### Requirements
Your task is to print all of the data word for word.

### Data segment
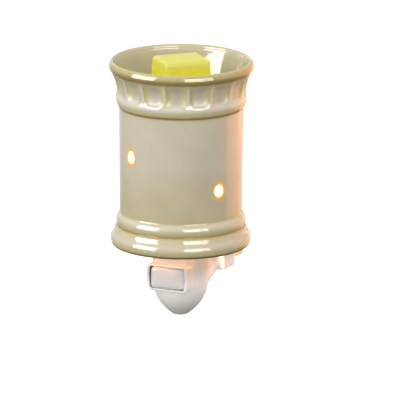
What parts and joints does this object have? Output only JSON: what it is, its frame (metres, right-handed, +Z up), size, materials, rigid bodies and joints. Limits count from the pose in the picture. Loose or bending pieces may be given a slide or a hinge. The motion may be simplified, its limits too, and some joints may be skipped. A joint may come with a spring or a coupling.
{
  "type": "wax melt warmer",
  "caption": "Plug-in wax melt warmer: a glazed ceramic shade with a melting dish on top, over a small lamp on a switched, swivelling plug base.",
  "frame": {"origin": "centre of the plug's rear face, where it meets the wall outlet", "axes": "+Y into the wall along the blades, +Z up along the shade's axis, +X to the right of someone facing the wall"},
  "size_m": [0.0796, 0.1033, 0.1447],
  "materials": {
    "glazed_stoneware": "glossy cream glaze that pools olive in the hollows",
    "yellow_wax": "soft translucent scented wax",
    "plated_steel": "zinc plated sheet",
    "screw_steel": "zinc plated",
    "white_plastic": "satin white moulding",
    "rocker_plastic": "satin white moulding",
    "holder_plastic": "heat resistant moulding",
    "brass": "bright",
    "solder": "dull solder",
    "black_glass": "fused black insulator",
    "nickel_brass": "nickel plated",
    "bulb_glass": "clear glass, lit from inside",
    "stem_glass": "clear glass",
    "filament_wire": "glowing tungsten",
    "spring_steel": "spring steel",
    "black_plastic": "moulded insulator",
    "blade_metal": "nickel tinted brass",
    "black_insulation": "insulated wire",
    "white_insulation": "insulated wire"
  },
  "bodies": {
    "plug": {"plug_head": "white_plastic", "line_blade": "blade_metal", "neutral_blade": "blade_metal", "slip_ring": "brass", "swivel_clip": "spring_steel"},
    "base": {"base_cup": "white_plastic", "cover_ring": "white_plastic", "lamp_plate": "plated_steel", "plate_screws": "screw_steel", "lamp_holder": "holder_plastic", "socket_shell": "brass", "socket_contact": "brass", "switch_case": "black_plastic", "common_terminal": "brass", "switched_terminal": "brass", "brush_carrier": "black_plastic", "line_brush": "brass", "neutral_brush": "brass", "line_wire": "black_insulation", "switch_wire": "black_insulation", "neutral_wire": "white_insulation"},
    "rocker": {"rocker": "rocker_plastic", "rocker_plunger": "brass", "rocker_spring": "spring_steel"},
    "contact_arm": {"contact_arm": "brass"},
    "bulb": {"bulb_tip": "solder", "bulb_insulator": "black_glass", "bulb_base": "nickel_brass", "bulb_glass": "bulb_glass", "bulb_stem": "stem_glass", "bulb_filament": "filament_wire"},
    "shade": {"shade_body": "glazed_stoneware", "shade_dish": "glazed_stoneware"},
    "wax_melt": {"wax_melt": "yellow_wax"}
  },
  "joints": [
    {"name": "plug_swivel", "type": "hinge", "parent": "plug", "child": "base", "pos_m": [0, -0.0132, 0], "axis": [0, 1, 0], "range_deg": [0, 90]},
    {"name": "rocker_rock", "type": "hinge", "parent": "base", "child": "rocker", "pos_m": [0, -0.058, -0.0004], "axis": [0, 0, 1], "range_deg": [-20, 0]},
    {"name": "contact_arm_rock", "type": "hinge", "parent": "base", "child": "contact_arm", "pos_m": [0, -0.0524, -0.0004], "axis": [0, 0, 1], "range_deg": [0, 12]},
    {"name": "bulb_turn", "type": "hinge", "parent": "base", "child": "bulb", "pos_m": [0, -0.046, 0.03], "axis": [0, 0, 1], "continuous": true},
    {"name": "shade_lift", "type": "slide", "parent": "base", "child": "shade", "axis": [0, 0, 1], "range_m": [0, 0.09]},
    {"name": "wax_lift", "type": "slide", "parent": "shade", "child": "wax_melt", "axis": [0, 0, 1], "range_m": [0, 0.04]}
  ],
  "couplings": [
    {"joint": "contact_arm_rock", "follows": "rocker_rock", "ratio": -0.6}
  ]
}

### Full answer
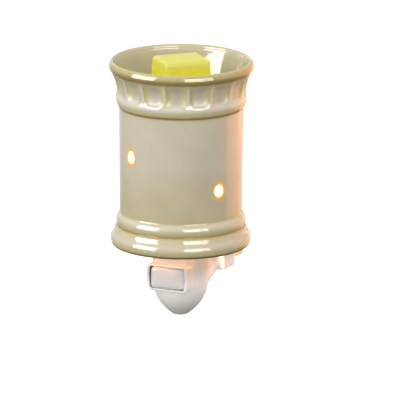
What parts and joints does this object have? Output only JSON: what it is, its frame (metres, right-handed, +Z up), size, materials, rigid bodies and joints. Limits count from the pose in the picture. Loose or bending pieces may be given a slide or a hinge. The motion may be simplified, its limits too, and some joints may be skipped. A joint may come with a spring or a coupling.
{
  "type": "wax melt warmer",
  "caption": "Plug-in wax melt warmer: a glazed ceramic shade with a melting dish on top, over a small lamp on a switched, swivelling plug base.",
  "frame": {"origin": "centre of the plug's rear face, where it meets the wall outlet", "axes": "+Y into the wall along the blades, +Z up along the shade's axis, +X to the right of someone facing the wall"},
  "size_m": [0.0796, 0.1033, 0.1447],
  "materials": {
    "glazed_stoneware": "glossy cream glaze that pools olive in the hollows",
    "yellow_wax": "soft translucent scented wax",
    "plated_steel": "zinc plated sheet",
    "screw_steel": "zinc plated",
    "white_plastic": "satin white moulding",
    "rocker_plastic": "satin white moulding",
    "holder_plastic": "heat resistant moulding",
    "brass": "bright",
    "solder": "dull solder",
    "black_glass": "fused black insulator",
    "nickel_brass": "nickel plated",
    "bulb_glass": "clear glass, lit from inside",
    "stem_glass": "clear glass",
    "filament_wire": "glowing tungsten",
    "spring_steel": "spring steel",
    "black_plastic": "moulded insulator",
    "blade_metal": "nickel tinted brass",
    "black_insulation": "insulated wire",
    "white_insulation": "insulated wire"
  },
  "bodies": {
    "plug": {"plug_head": "white_plastic", "line_blade": "blade_metal", "neutral_blade": "blade_metal", "slip_ring": "brass", "swivel_clip": "spring_steel"},
    "base": {"base_cup": "white_plastic", "cover_ring": "white_plastic", "lamp_plate": "plated_steel", "plate_screws": "screw_steel", "lamp_holder": "holder_plastic", "socket_shell": "brass", "socket_contact": "brass", "switch_case": "black_plastic", "common_terminal": "brass", "switched_terminal": "brass", "brush_carrier": "black_plastic", "line_brush": "brass", "neutral_brush": "brass", "line_wire": "black_insulation", "switch_wire": "black_insulation", "neutral_wire": "white_insulation"},
    "rocker": {"rocker": "rocker_plastic", "rocker_plunger": "brass", "rocker_spring": "spring_steel"},
    "contact_arm": {"contact_arm": "brass"},
    "bulb": {"bulb_tip": "solder", "bulb_insulator": "black_glass", "bulb_base": "nickel_brass", "bulb_glass": "bulb_glass", "bulb_stem": "stem_glass", "bulb_filament": "filament_wire"},
    "shade": {"shade_body": "glazed_stoneware", "shade_dish": "glazed_stoneware"},
    "wax_melt": {"wax_melt": "yellow_wax"}
  },
  "joints": [
    {"name": "plug_swivel", "type": "hinge", "parent": "plug", "child": "base", "pos_m": [0, -0.0132, 0], "axis": [0, 1, 0], "range_deg": [0, 90]},
    {"name": "rocker_rock", "type": "hinge", "parent": "base", "child": "rocker", "pos_m": [0, -0.058, -0.0004], "axis": [0, 0, 1], "range_deg": [-20, 0]},
    {"name": "contact_arm_rock", "type": "hinge", "parent": "base", "child": "contact_arm", "pos_m": [0, -0.0524, -0.0004], "axis": [0, 0, 1], "range_deg": [0, 12]},
    {"name": "bulb_turn", "type": "hinge", "parent": "base", "child": "bulb", "pos_m": [0, -0.046, 0.03], "axis": [0, 0, 1], "continuous": true},
    {"name": "shade_lift", "type": "slide", "parent": "base", "child": "shade", "axis": [0, 0, 1], "range_m": [0, 0.09]},
    {"name": "wax_lift", "type": "slide", "parent": "shade", "child": "wax_melt", "axis": [0, 0, 1], "range_m": [0, 0.04]}
  ],
  "couplings": [
    {"joint": "contact_arm_rock", "follows": "rocker_rock", "ratio": -0.6}
  ]
}